Beijing has been launching nationwide programs to promote a “pro-birth culture” since the country’s three-child policy was implemented in 2021. This is because China’s population is shrinking at an alarming rate.

The slogans and posters that originally cautioned against having more than one kid have been replaced with ones that promote having more babies.

A flurry of policy incentives, including cash giveaways, real estate subsidies, and the extension of maternity leave, have been implemented by local governments. However, nothing seems to work, as the women in China, now, are not interested in having children.

One such case, which highlights the negative impacts of child policies in China, is that of Fang. Since her pre-school days, she was officially registered as the daughter of her eldest uncle. This happened, as her parents tried to conceal their second pregnancy, in order to avoid harsh penalties, including the loss of a job. At that time, China’s controversial rule of ‘one-child’ was in enforcement from 1980-2015.

“I really had no idea which parents I was supposed to name,” Fang told CNN years later, using a pseudonym for privacy reasons.

Since then, to avert an impending demographic crisis, Beijing has gradually raised the birth quotas from one to two children, then to three in 2021.

The one-child policy is no longer in effect, but the scars from the past continue to linger.
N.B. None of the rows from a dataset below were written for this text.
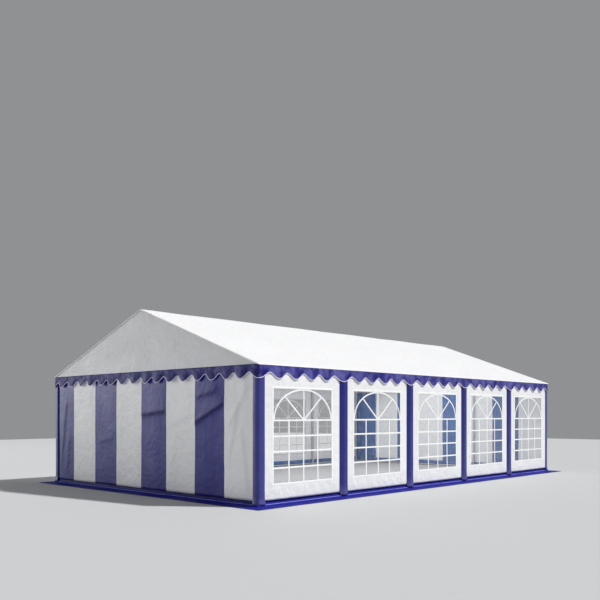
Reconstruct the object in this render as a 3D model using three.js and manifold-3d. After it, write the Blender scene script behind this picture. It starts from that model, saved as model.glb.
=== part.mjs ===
import * as THREE from 'three';
import { mergeVertices } from 'three/addons/utils/BufferGeometryUtils.js';
import Module from 'manifold-3d';

const wasm = await Module();
wasm.setup();

// A party tent: a galvanised tube frame under PVC sheets, in millimetres.
// X runs along the tent, Y across it and Z up from the ground. The origin is at the middle of its ground plan.
// The front gable is at the low end of X and the right side at the low end of Y.
const bayLength = 2000;
const bayCount = 5;
const frameWidth = 6120; // between the axes of the left and right posts
const eaveHeight = 2218; // outer edge of the roof sheet
const ridgeHeight = 3357; // top of the roof sheet

// Steel tubes, with the slightly wider sleeves that join them
const postRadius = 25;
const sleeveRadius = 28;
const railRadius = 19;
const railSleeveRadius = 23;
const sleeveLength = 180;
const railSleeveReach = 70;
const socketReach = 90;
const tubeSides = 8;
const footSize = 150;
const footThickness = 6;
const footBlockWidth = 20;
const footSleeveTop = 150;
const anchorHoleRadius = 7;
const anchorHoleSides = 6;
const anchorHoleOffset = 50;
const groundRailHeight = 28;
const railEndInset = 15; // a side's ground rail stops this far short of the end post's axis
const tieHeight = 2110;

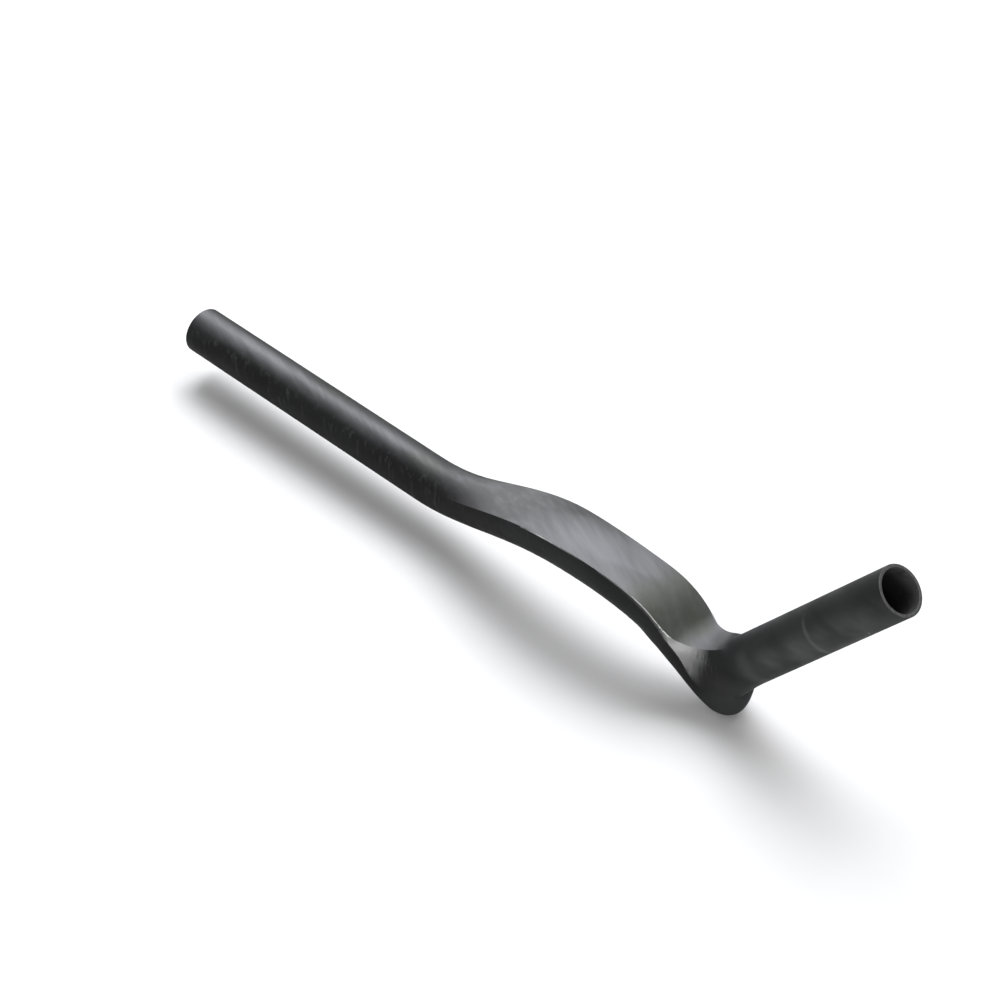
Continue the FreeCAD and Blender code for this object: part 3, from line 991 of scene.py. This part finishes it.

A new generation of women, like Fang, is reluctant to become parents because they were traumatised by the hardships of their parents and by the sacrifices they made as one-child citizens. This makes Beijing’s present pro-birth campaign difficult to support.

Yao, who is 25 years old and the eldest of three siblings, requested that CNN only use her last name out of concern for her privacy. She had a similar upbringing that was ruined by the policy.

During the single-child policy’s reign, she was born in a remote village in northern Shandong, one of the 19 provinces that permitted rural couples to have a second child—as long as the first child was female.

According to a prestigious Chinese academic research released last year, this variation of the “one-and-a-half child policy,” which was implemented in 1984, implied that girls were only “half” as valuable as boys, reinforcing the traditional Chinese preference for sons, CNN reported.

Yao’s mother became pregnant with her third child, a forbidden one, and quickly left the village with Yao’s sister, leaving Yao in the care of her grandparents.

Yao’s first sibling was a girl, who was permitted by the rules. Yao claimed that in order to prevent a possible forced abortion, her mother was compelled to conceal her pregnancy. She attempted to formally register the “extra baby” as her son after he arrived, but she had to pay a hefty charge of 50,000 yuan (about USD7,000), reported CNN.

Probably the most horrifying aspect of China’s one-child “social engineering” is forced abortion and sterilisation, which has permanently altered the physical and emotional health of hundreds of millions of Chinese women.

Furthermore, financial concerns frequently take centre stage in online debates in China regarding birth choices.